TorsionNet: A Reinforcement Learning Approach to Sequential Conformer Search

Authors: Tarun Gogineni, Ziping Xu, Exequiel Punzalan, Runxuan Jiang, Joshua Kammeraad, Ambuj Tewari, Paul Zimmerman

NeurIPS 2020 | Conference PDF | Archive PDF | Plain Text | LLM Run Details

Reproducibility Variable Result LLM Response
Research Type Experimental Our experimental results show that Torsion Net outperforms the highest scoring chemoinformatics method by 4x on large branched alkanes, and by several orders of magnitude on the previously unexplored biopolymer lignin, with applications in renewable energy.
Researcher Affiliation Academia 1Department of EECS, University of Michigan 2Department of Statistics, University of Michigan 3Department of Chemistry, University of Michigan {tgog,zipingxu,epunzal,runxuanj,joshkamm,tewaria,paulzim}@umich.edu
Pseudocode Yes Our doubling curriculum trains on set Xt = X 1:2t 1 J , by randomly sampling a molecule x from Xt as the context on round t. The end of a round is marked by the achievement of desired performance. The design of doubling curriculum is to balance learning and forgetting as we always have a 1/2 probability to sample molecules in the earlier rounds (see Algorithm 1 in the appendix).
Open Source Code Yes Our code is available at https://github.com/tarungog/torsionnet_paper_version.
Open Datasets No The paper describes generating its own datasets for branched alkanes ('We created a script to randomly generate molecular graphs of branched alkanes') and lignin ('We adapted a method to generate instances of the biopolymer family of lignins [31]'), but does not provide concrete access information (e.g., a direct download link, DOI, or repository) for the specific dataset instances used in their experiments. While it references the method for lignin generation, it does not provide the generated data itself.
Dataset Splits No The paper states: 'The validation environment consists of a single 10 torsion alkane unseen at train time.' and 'The validation and test molecules are each unique 8-lignins.' While it identifies the molecules used for validation, it does not provide specific split percentages or sample counts for the overall dataset partitioning.
Hardware Specification No The paper mentions 'All methods are run on CPU at test time' but does not specify any particular CPU models, GPU models, memory, or other hardware specifications used for experiments (either training or testing).
Software Dependencies No The paper mentions using 'Open AI Gym framework', 'RDKit', 'classical force field MMFF94', and a 'modular deep RL framework [42]' (which implies PyTorch), but it does not provide specific version numbers for any of these software dependencies.
Experiment Setup Yes We train the model using a fixed episodic length K, which is chosen on a per environment basis based on number of torsions of the target molecule(s).
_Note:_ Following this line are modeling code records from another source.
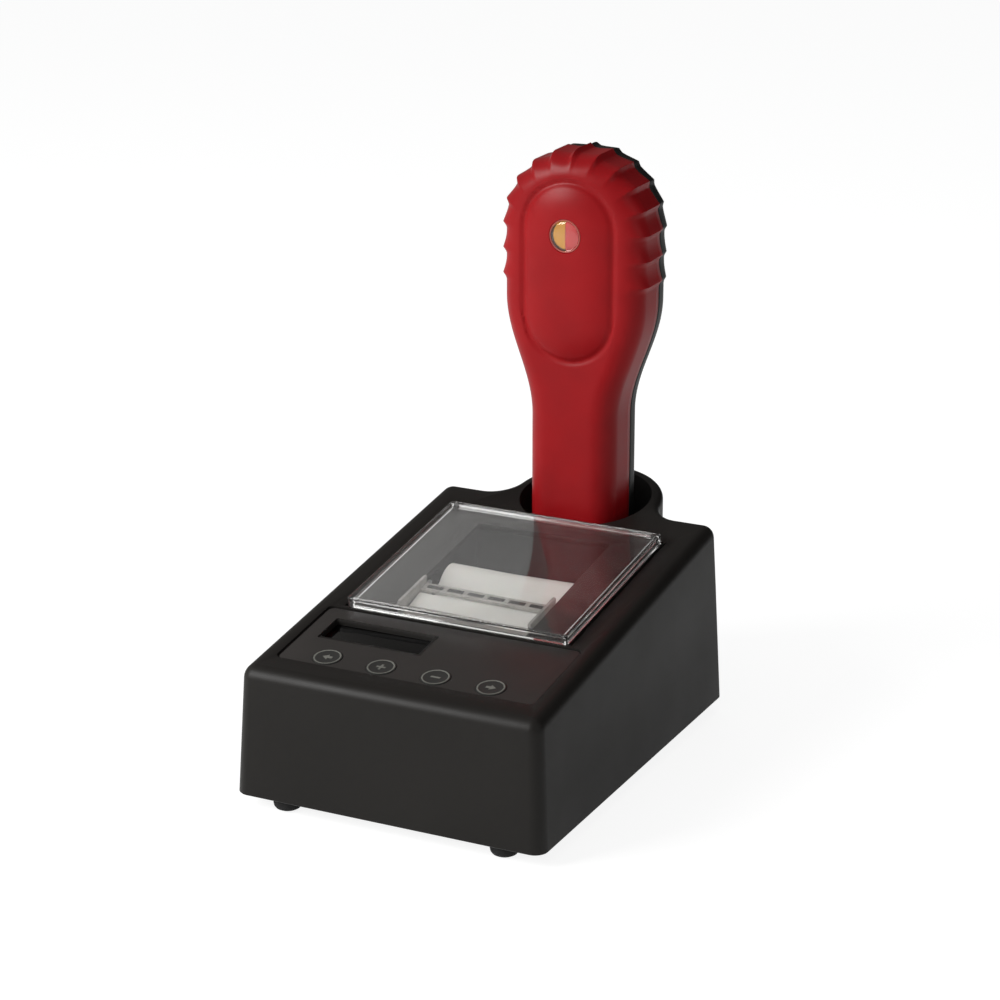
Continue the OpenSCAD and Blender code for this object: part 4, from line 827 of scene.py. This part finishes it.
def buildFrontShell():
    points, lifts = readerSection()
    outer, inner = shellRings(-1, reader["frontRadius"], points, lifts, 1.0)
    verts, faces = shellLoft(outer, inner, capped=False)
    count, rim = len(points), 64
    faceStart = (len(outer) - 1) * count  # the outer skin's last ring, where the face begins
    hole = reader["lensHole"]
    face = -reader["halfDepth"]

    edge = [Vector((x, z - reader["foot"])) for x, y, z in outer[-1]]
    lensHole = [Vector((hole * math.cos(a), reader["lensHeight"] + hole * math.sin(a))) for a in circle(rim)]
    lines = [(j, (j + 1) % count) for j in range(count)]
    lines += [(count + j, count + (j + 1) % rim) for j in range(rim)]
    made = delaunay_2d_cdt(edge + lensHole + faceGrid(hole), lines, [], 1, 1e-5)
    places, triangles, origins = made[0], made[2], made[3]
    index, rimIndex = {}, {}
    for k, place in enumerate(places):
        source = min(origins[k]) if origins[k] else -1
        if 0 <= source < count:
            index[k] = faceStart + source
        else:
            index[k] = len(verts)
            verts.append(readerPoint(place.x, face - padRise(place.x, place.y), place.y))
        for source in origins[k]:
            if count <= source < count + rim:
                rimIndex[source - count] = index[k]
    for triangle in triangles:  # all but those that would close the lens hole
        middle = sum((places[k] for k in triangle), Vector((0, 0))) / 3
        if math.hypot(middle.x, middle.y - reader["lensHeight"]) > hole:
            faces.append(tuple(index[k] for k in triangle))

    well = []
    r = hole - reader["wellInset"]
    for depth in reader["wellDepths"]:  # the lens sits in a short round well
        well.append(len(verts))
        verts += [readerPoint(r * math.cos(a), face - reader["padHeight"] + depth,
                              reader["lensHeight"] + r * math.sin(a)) for a in circle(rim)]
    for j in range(rim):
        after = (j + 1) % rim
        faces.append((rimIndex[j], rimIndex[after], well[0] + after, well[0] + j))
        faces.append((well[0] + j, well[0] + after, well[1] + after, well[1] + j))
    faces.append(tuple(well[1] + j for j in range(rim)))
    shell = newObject("readerFrontShell", verts, faces)
    finished(shell, "reader", absRed, ["reader_front_shell"], 50)


def buildRearShell():
    points, lifts = readerSection()
    outer, inner = shellRings(1, reader["backRadius"], points, lifts, reader["backRibs"])
    shell = newObject("readerRearShell", *shellLoft(outer, inner))
    finished(shell, "reader", absBack, ["reader_rear_shell"], 50)


buildFrontShell()
buildRearShell()
print("reader shells built")


# the lens: a clear dome in a pale ring, over a gold reflector half and a red lamp half
# heights count out from the pad's crest; ring and halves are given by (radius, height) pairs
lens = {"radius": 6.6, "rise": 1.2, "shoulder": -0.4, "foot": -1.1, "footEdge": 0.1,
        "ring": [(6.65, -1.2), (7.2, -1.2), (7.2, -0.35), (7.05, -0.12), (6.85, -0.1), (6.7, -0.25)],
        "halves": [(6.5, -2.4), (6.5, -2.0), (5.6, -1.6), (4.4, -1.35)], "halfGap": 0.08}


def lensPlace(a, b, c):
    return readerPoint(a, -reader["halfDepth"] - reader["padHeight"] - c, reader["lensHeight"] + b)


def buildLens():
    r, foot, shoulder, chamfer = lens["radius"], lens["foot"], lens["shoulder"], lens["footEdge"]
    profile = [(r - chamfer, foot), (r, foot + chamfer), (r, shoulder)]
    profile += [(r * math.cos(a), shoulder + lens["rise"] * math.sin(a)) for a in arc(9, 81, 8)]
    dome = newObject("readerLens", *turned(profile, 64, lensPlace))
    finished(dome, "reader", lensAcrylic, ["reader_lens"])
    ring = newObject("lensRing", *hoop(lens["ring"], 64, lensPlace))
    finished(ring, "reader", ringStyreneRedGlow)
    for name, start, side, material, slot in (("goldHalf", 90, -1, goldReflector, "cup_gold"),
                                              ("redHalf", -90, 1, redEpoxy, "lamp_epoxy")):
        shift = side * lens["halfGap"]
        rings = [[lensPlace(shift + q * math.cos(a), q * math.sin(a), w) for a in arc(start, start + 180, 24)]
                 for q, w in lens["halves"]]
        finished(newObject(name, *solidLoft(rings)), "reader", material)


buildLens()
print("lens built")


# paper and printer: V runs up the slope and W square out of it
printer = {"paper": 57.5, "paperThickness": 0.25, "rollV": 115.5, "rollW": -13.7, "rollRadius": 11.0,
           "coreRadius": 7.2, "rollEdge": 0.15, "platenV": 95.5, "platenW": -11.5, "platenRadius": 5.0,
           "gap": 0.1, "turnRadius": 1.2, "turnTop": -2.2, "endV": 79.8, "endW": -3.1, "droop": 1.6,
           "guideWidth": 59.6, "guideV": 91.1, "guideLength": 5.5, "guideLow": -2.68, "guideHigh": -1.5,
           "slots": 6, "slotWidth": 7.53, "slotLength": 2.8, "slotPitch": 9.53, "shadeLow": 0.6,
           "shadeHigh": 0.12, "wingV0": 72.0, "wingHigh": 1.6, "wingX": 29.3, "wingThick": 1.5}


def paperPath(g):
    # the loose paper's line at g through its thickness: off the roll, round the platen, up and to the front
    p = printer
    reach, bend = p["rollRadius"] + p["gap"] + p["paperThickness"] - g, p["platenRadius"] + p["gap"] + g
    dv, dw = p["rollV"] - p["platenV"], p["rollW"] - p["platenW"]
    radii = p["rollRadius"] + p["platenRadius"] + 2 * p["gap"] + p["paperThickness"]
    touch = math.atan2(dw, dv) - math.acos(radii / math.hypot(dv, dw))
    line = [(p["rollV"] - reach * math.cos(touch), p["rollW"] - reach * math.sin(touch))]
    line += [(p["platenV"] + bend * math.cos(a), p["platenW"] + bend * math.sin(a))
             for a in arc(math.degrees(touch), -180, 20)]
    turn, t = p["turnRadius"], p["paperThickness"]
    turnV, turnW = p["platenV"] - p["platenRadius"] - p["gap"] - t - turn, p["turnTop"] - turn - t
    over = turn + t - g
    line += [(turnV + over * math.cos(a), turnW + over * math.sin(a)) for a in arc(0, 90, 8)]
    v, w = line[-1]
    line += [(v + (p["endV"] - v) * k / 6, w + (p["endW"] - g - w) * (k / 6) ** p["droop"])
             for k in range(1, 7)]
    return line


def buildPrinter():
    p = printer
    h, r, core, edge = p["paper"] / 2, p["rollRadius"], p["coreRadius"] + 0.02, p["rollEdge"]
    profile = [(core, -h), (r - edge, -h)] + [(r, -h + edge + 2 * (h - edge) * k / 8) for k in range(9)]
    profile += [(r - edge, h), (core, h)]
    rollPlace = lambda a, b, c: onSlope(c, p["rollV"] + a, p["rollW"] + b)
    roll = newObject("paperRoll", *hoop(profile, 96, rollPlace))
    finished(roll, "roll", thermalPaper, ["paper_roll"], 30)

    outline = paperPath(0.0) + list(reversed(paperPath(p["paperThickness"])))
    columns = 48
    rings = [[onSlope(-h + 2 * h * i / columns, v, w) for v, w in outline] for i in range(columns + 1)]
    strip = newObject("paperStrip", *solidLoft(rings))
    finished(strip, "dock", thermalPaper, ["paper_strip"], 30)

    g0, g1 = p["guideV"], p["guideV"] + p["guideLength"]
    low, high, thick = p["guideLow"], p["guideHigh"], p["wingThick"]
    slot0, slot1 = (g0 + g1 - p["slotLength"]) / 2, (g0 + g1 + p["slotLength"]) / 2
    slotXs = [(i - (p["slots"] - 1) / 2) * p["slotPitch"] for i in range(p["slots"])]
    guide = newObject("paperGuide", *solidLoft(slopePlate(p["guideWidth"], g0, g1, low, high, 0.3, 0.2)))
    cut(guide, [slopeBlock("slot", (p["slotWidth"], slot0, slot1, -4, 0, 0.4), x) for x in slotXs])
    for side in (-1, 1):
        x = side * (p["wingX"] + thick / 2)
        rings = slopePlate(thick, p["wingV0"], g1 - faceGap, low + faceGap, p["wingHigh"], 0.4, 0.25, x)
        cut(guide, [newObject("wing", *solidLoft(rings))], "UNION")
    finished(guide, "dock", guideStyrene, ["paper_guide"], 30)
    # the slots look dark, as the printer below them is in the shade: a dark floor of painted shade stands in
    # for that
    shades = [slopeSolid(p["slotWidth"], slot0, slot1, high - p["shadeLow"], high - p["shadeHigh"], 0.4, x)
              for x in slotXs]
    finished(newObject("slotShadeFloor", *joined(shades)), "dock", absInsideAndSlotShade)


buildPrinter()
print("printer built")


# materials for the solids that stay as they are
kept = {"base_plate": absInsideAndSlotShade, "base_screws": zincSteel, "display_module": lcdGlass,
        "panel_board": resistLaminate, "panel_screws": zincSteel, "key_switches": epoxyBlack,
        "lid_hinge_pins": groundSteel, "roll_tub": absInsideAndSlotShade, "bay_screws": zincSteel,
        "printer_frame": zincSteel, "printer_bezel": paleStyrene, "platen_shaft": groundSteel,
        "platen_roller": platenRubber, "platen_gear": acetal, "idler_axle": groundSteel, "idler_gear": acetal,
        "feed_motor": motorCan, "motor_pinion": machinedBrass, "print_head": anodisedAluminium,
        "head_spring": groundSteel, "roll_spindle": absInsideAndSlotShade, "roll_core": cardboard,
        "main_board": resistLaminate, "board_parts": epoxyBlack, "board_screws": zincSteel,
        "power_inlet": epoxyBlack, "data_socket": epoxyBlack, "socket_cup": absInsideAndSlotShade,
        "contact_pins": goldPlate, "contact_barrels": zincSteel, "contact_board": resistLaminate,
        "seam_gasket": footRubber, "lamp_cup": goldReflector, "indicator_lamps": redEpoxy,
        "reader_board": resistLaminate, "pickup_coil": enamelledCopper, "sounder": epoxyBlack,
        "battery_cells": cellSleeve, "battery_clips": groundSteel, "foot_contacts": goldPlate,
        "reader_screws": zincSteel}
for node, material in kept.items():
    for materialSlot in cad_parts[node].material_slots:
        materialSlot.material = material
print("kept solids dressed")
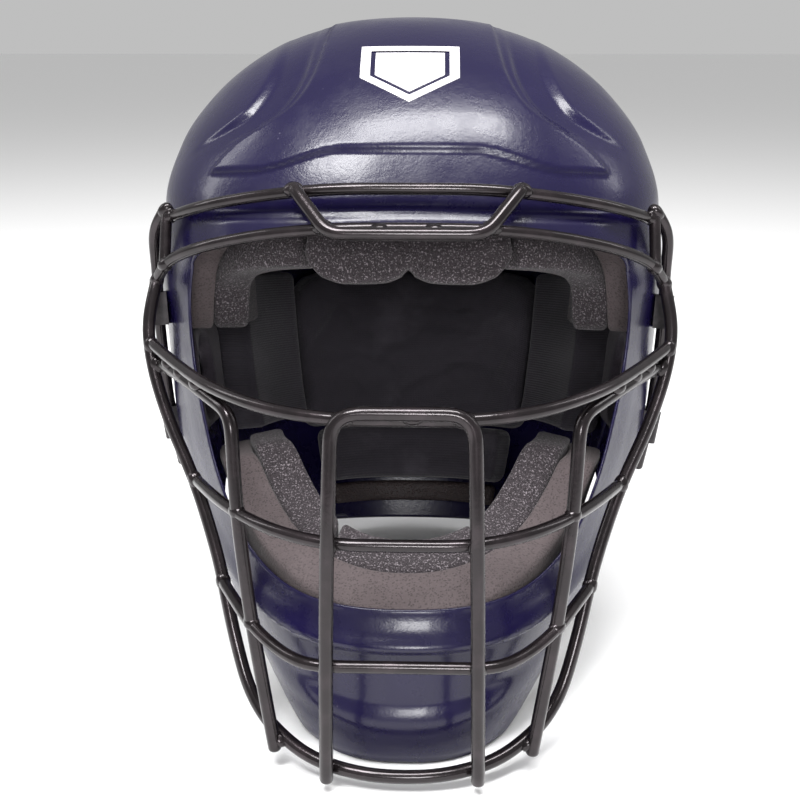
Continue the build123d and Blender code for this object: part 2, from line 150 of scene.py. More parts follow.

All molecules use sampling horizon K = 200. The Gibbs score reward for the lignin environment features high variance across several orders of magnitude, even at very high temperatures (τ = 2000K)... Initial conformers for alkane environments are sampled from RDKit, and the distance threshold m is set to 0.05 TFD. Initial conformers for lignin environments are sampled from Open Babel, and the distance threshold m is set to 0.15 TFD.